Fig. 2

Evaluation of RM with respect to crossbar sizes up to 64 \(\times\) 64 in dependence on the modification of (a) the on/off ratios (243.7 (blue dash line)/131.5 (orange dash line)/24.2 (red dash line)) by varying \(r_\text {sp}\) (5.0E−3 \(\Omega\)/5.0E−2 \(\Omega\)/5.0E−1 \(\Omega\)) and (b) the nonlinearity \(\text {RF}_\text {p}\) (8.0 (blue dash line)/ 3.5 (orange dash line)/ 2.0 (red dash line)) by varying \(e_\text {p}\) (3.0 / 1.8 / 1.0). \(k_\text {n}\) is kept as 1.0E−7 V. Insets demonstrate corresponding \(I-V\) characteristics (a) by varying \(r_\text {sp}\) and (b) by varying \(e_\text {p}\).

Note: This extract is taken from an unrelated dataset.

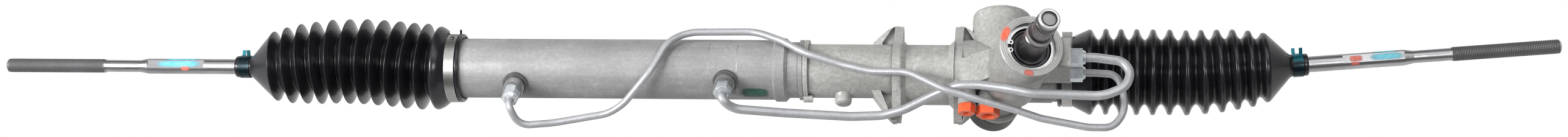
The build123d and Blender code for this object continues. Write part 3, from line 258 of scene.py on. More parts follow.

The solid red lines illustrate (a) a slight decrease in leakage current achieved by reducing \(k_\text {n}\) from 1.0E−7 V to 2.5E−8 V, and (b) a slight increase in leakage current achieved by increasing \(k_\text {n}\) from 1.0E−7 V to 1.5E−7 V, while maintaining (a) a constant on/off ratio of 24.2 (\(r_\text {sp}\) = 5.0E−1 \(\Omega\)) and (b) \(\text {RF}_\text {p}\) = 2.0 (\(e_\text {p}\) = 1.0). This slight change of \(k_\text {n}\) has a significant effect on the evaluation of RM, indicating that the on/off ratio and \(\text {RF}_\text {p}\) cannot be used as reliable parameters for assessing the functional performance of passive crossbars.